There are two exceptions to this, however. In the first, Armendáriz learns that the house he had intended to buy for his mother has been sold, which leaves him bereft and wondering whether there is any point in continuing his career. It’s a moment of wrenching pathos, particularly given the close bond between mother and son. In an earlier scene, we saw them swimming in the pool in said house, the moment providing both a moment in which to dream about a brighter, more financially secure future.
The second moment occurs near the end of the film. Having established himself as a true star, Cassandro is interviewed by his fellow luchador El Hijo del Santo (who plays himself).
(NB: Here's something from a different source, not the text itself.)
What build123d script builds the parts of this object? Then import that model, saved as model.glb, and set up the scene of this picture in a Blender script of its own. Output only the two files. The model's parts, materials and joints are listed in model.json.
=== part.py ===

During the interview, a young man from the audience stands up and, with his proud father beside him, tells Cassandro that it was thanks to him that he had the strength and the courage to come out. The admission renders Armendáriz speechless, and all he can do is tap his chest in a gesture of solidarity. It hits you right in the feels, and it’s a reminder of why representation–in wrestling as in every other field–is so vitally important.
Ultimately, Armendáriz/Cassandro has the confrontation with his father that has been lurking in the back of the film since the beginning. The two men have gone on entirely different life paths, and the former realizes that he doesn’t need the latter, that all he needs is the fame that he has attained in the ring. Though he might still be accosted with screams of “faggot” and other homophobic slurs, he also knows that he is now in control of his own destiny. For someone who has long existed at the margins of various worlds–as a Texan competing in Mexican wrestling, as a gay man participating in a sport known for its fetishizing of macho masculinity–the final scene marks his ultimate triumph. Though he has lost a great deal, it seems that, in the film’s imagination, he is now free to pursue his future unencumbered by the burdens of his past. Though somewhat underwhelmingly delivered, this is still a message of empowerment that’s worth celebrating.